Ich erhebe das Glas Wein, wir stoßen an, wir erheben den Augenblick, und der Winter in uns ist nicht mehr vorhanden. Man hat mich nach der Geburt getrennt von meiner Mutter, aber niemand mehr trennt mich von einem Engel, der in einem Bus mitgefahren ist, der seine Strecke für die unbedingte Liebe verlassen hätte. Ich richte mich auf, streiche die Bettdecke glatt, und hinter dem Blau der Sprachnachrichten höre ich gar nicht meine Stimme, sondern die eines Menschen, der mir einen guten Morgen wünscht. Das ist ein guter Morgen, es lag nur ein Abgrund dazwischen, eine Gletscherspalte im Gebirge der Alpträume meiner Seele, an der ich entlanggehen musste. Es gab diesen Wink, ich sollte hinabstürzen. Dazu hatte ich aber keine Zeit mehr, weil die richtige Erinnerung kam wie ein Gegengift, weil eine Stimme kam wie ein Anker, weil ich geliebt werde, selbst wenn niemand da ist.

»Dann glaubst du«, und zwischen den Zeilen der Stimme ist ein Lächeln zu hören. Ich lächle nach Alpträumen, aber ich fühle und sehe, wie die Sonne in mir aufgeht. Sie strahlt hell und warm. Für mich, den Busfahrer, den Engel – und den Menschen, der meinen Glauben auf die Probe gestellt hat. Heute morgen habe ich sie bestanden.

Menschen im Hotel

An der Straße finde ich ein Buch aus den 1950ern und denke darüber nach, was ich sehe. Beherrschen wir noch den »Umgang mit Menschen«? Im Frühstückssaal eines feinen Hotels begegnet einem der Zeitgeist des Formverfalls.

Der Saalengel ist ein freundlicher Mann in schwarzem T-Shirt. Immer da, guter Service – nicht selbstverständlich in Deutschland. Aber in meinem Hotel, der Fahrstuhl von 1912, das Interieur sexy und wohlgewählt, ist alles wunderbar. Der Frühstücksraum im Stil der 1920er-Jahre, meine Lieblingszeitung liegt aus.
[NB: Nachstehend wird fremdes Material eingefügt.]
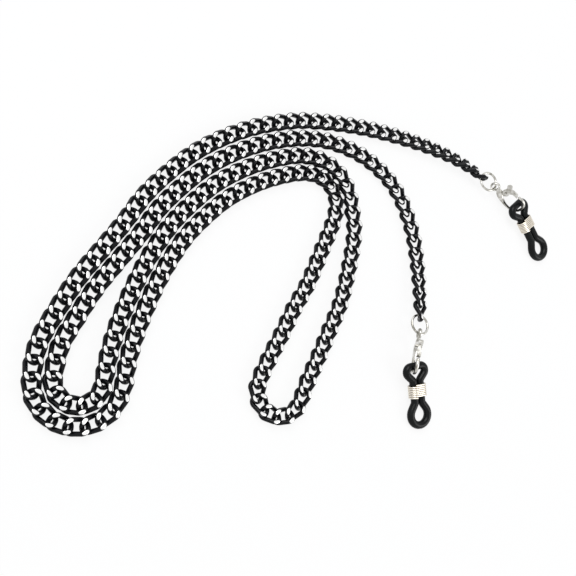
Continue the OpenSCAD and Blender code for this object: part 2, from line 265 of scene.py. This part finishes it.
def link_centreline():
    """The wire's middle line: two long bars, two twisted ends and an even arc at each corner."""
    long, wide = (link_length - link_wire) / 2, (link_width - link_wire) / 2
    rise = math.atan(wide / long * math.tan(link_twist))
    bar = Vector((math.cos(rise), 0, -math.sin(rise)))
    end = Vector((0, math.cos(link_twist), -math.sin(link_twist)))
    lead = wide / math.cos(link_twist) - link_nose
    turn = math.pi / 2 + math.asin(math.sin(rise) * math.sin(link_twist))
    radius = lead / math.tan(turn / 2)
    inward = (-bar + bar.dot(end) * end).normalized()
    start = Vector((long, 0, 0)) + link_nose * end
    middle = start + radius * inward
    corner = [Vector((long, 0, 0))]
    for k in range(corner_steps + 1):
        a = turn * k / corner_steps
        corner.append(middle + radius * (math.sin(a) * end - math.cos(a) * inward))
    corner.append(Vector((0, wide, 0)))
    loop = list(corner)
    loop += [Vector((-p.x, p.y, -p.z)) for p in reversed(corner[:-1])]
    loop += [Vector((-p.x, -p.y, p.z)) for p in corner[1:]]
    loop += [Vector((p.x, -p.y, -p.z)) for p in reversed(corner[1:-1])]
    loop = np.array(loop)
    ahead = np.roll(loop, -1, axis=0)
    run = np.concatenate([[0], np.cumsum(np.linalg.norm(ahead - loop, axis=1))])
    loop = np.vstack([loop, loop[:1]])
    even = np.linspace(0, run[-1], stations, endpoint=False)
    return np.stack([np.interp(even, run, loop[:, k]) for k in range(3)], axis=1)


def tube_faces(count, sides, closed, shift=0):
    """The side faces of a tube of count rings; shift turns the ring that closes it."""
    faces = []
    for i in range(count if closed else count - 1):
        j = (i + 1) % count
        extra = shift if j == 0 else 0
        for k in range(sides):
            faces.append((
                i * sides + k,
                i * sides + (k + 1) % sides,
                j * sides + (k + 1 + extra) % sides,
                j * sides + (k + extra) % sides,
            ))
    return faces


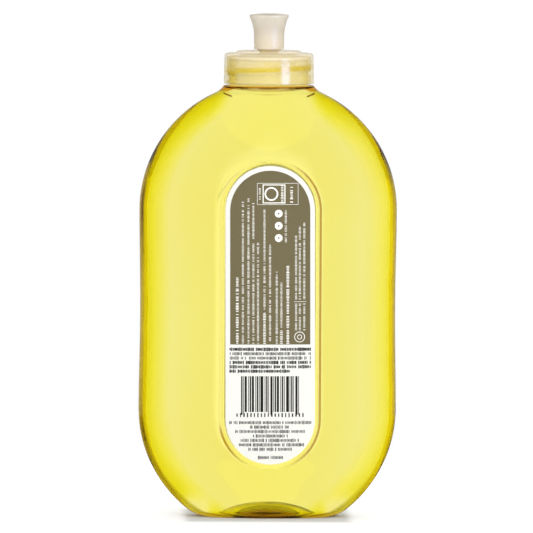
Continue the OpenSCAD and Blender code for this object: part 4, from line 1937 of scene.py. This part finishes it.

Ich blicke über sie hinweg auf hervorragenden Assam-Tee und auf das Szenario im wunderschönen, alten Saal. Ich lege die Zeitung zur Seite und stöbere in dem Buch, das ich mitgebracht habe, erschienen 1955, ein Jahr später schon in der elften Auflage: »Einmaleins des guten Tons« von Dr. Gertrud Oheim. »Der gute Ton – Spiegel des Ewigmenschlichen«, so ist das erste Kapitel überschrieben. Ich schlage es einfach auf, »zunächst der Gang«, ein Kapitel darüber, wie man anmutig geht. Ziemlich witzige Illustrationen zeigen »den aufrechten Gang«, den »vom Kummer gebeugten« Gang. Es wird empfohlen, die Hände in die Mantel- und nicht in die Hosentaschen zu stecken. Die Frauen der Naturvölker werden gelobt, weil sie durch ihre Fähigkeit, Lasten auf dem Kopf zu tragen, eine uns überlegene, grazile Körperhaltung kultivieren. Es geht um »zwangloses Stehen«, um korrektes Sitzen. Es wird sehr deutlich gesagt, was sich schickt und was unhöflich wirkt, was elegant und was plump ist. Vieles davon gilt, ästhetisch betrachtet, noch heute. Im Kapitel über Hotelbesuche lese ich: »Der wohlerzogene Reisende wird sich im Hotel immer so benehmen, wie er sich zu Hause seine Gäste wünscht: rücksichtsvoll, höflich und taktvoll.« Unsere Retromania – wir finden Altes oft schöner – bezieht sich leider nur auf die Dingwelt, maximal noch auf die Kleidung. Aber wohin sind die Stilregeln der Eleganz, das Formbewusstsein des Sozialen verschwunden?

Ein Endfünfziger rauscht herein, gebeugt, gehetzt und etwas zu laut; mit Peter-Handke-Frisur, er ist mit seiner Tochter »verabredet«. Die sitzt schon länger allein vor ihrem Frühstück, der Vater kommt zu spät und er telefoniert, stellt den Laptop auf den Tisch und beschwert sich über die Platzwahl der Tochter. Er säße eigentlich immer da, wo ich gerade sitze. Er schaut mich an, als habe ich meinen Platz zu räumen. Sie lächelt routiniert, er mosert so lange, bis sie den Platz wechseln. Der Vater will den Platz aussuchen, nicht die Tochter; Ältersein schützt nicht vor Unreife. Er telefoniert weiter, wie der ganze Saal erfährt, schon seit sieben Uhr heute morgen, also seit drei Stunden. Sie sitzt da, frühstückt, er telefoniert und schaut auf den Laptop, so bleibt es über eine halbe Stunde, aber schön, dass man sich gesehen hat. Irgendwann geht sie. Familienverhältnisse sind vielfältig, Umgangsformen auch.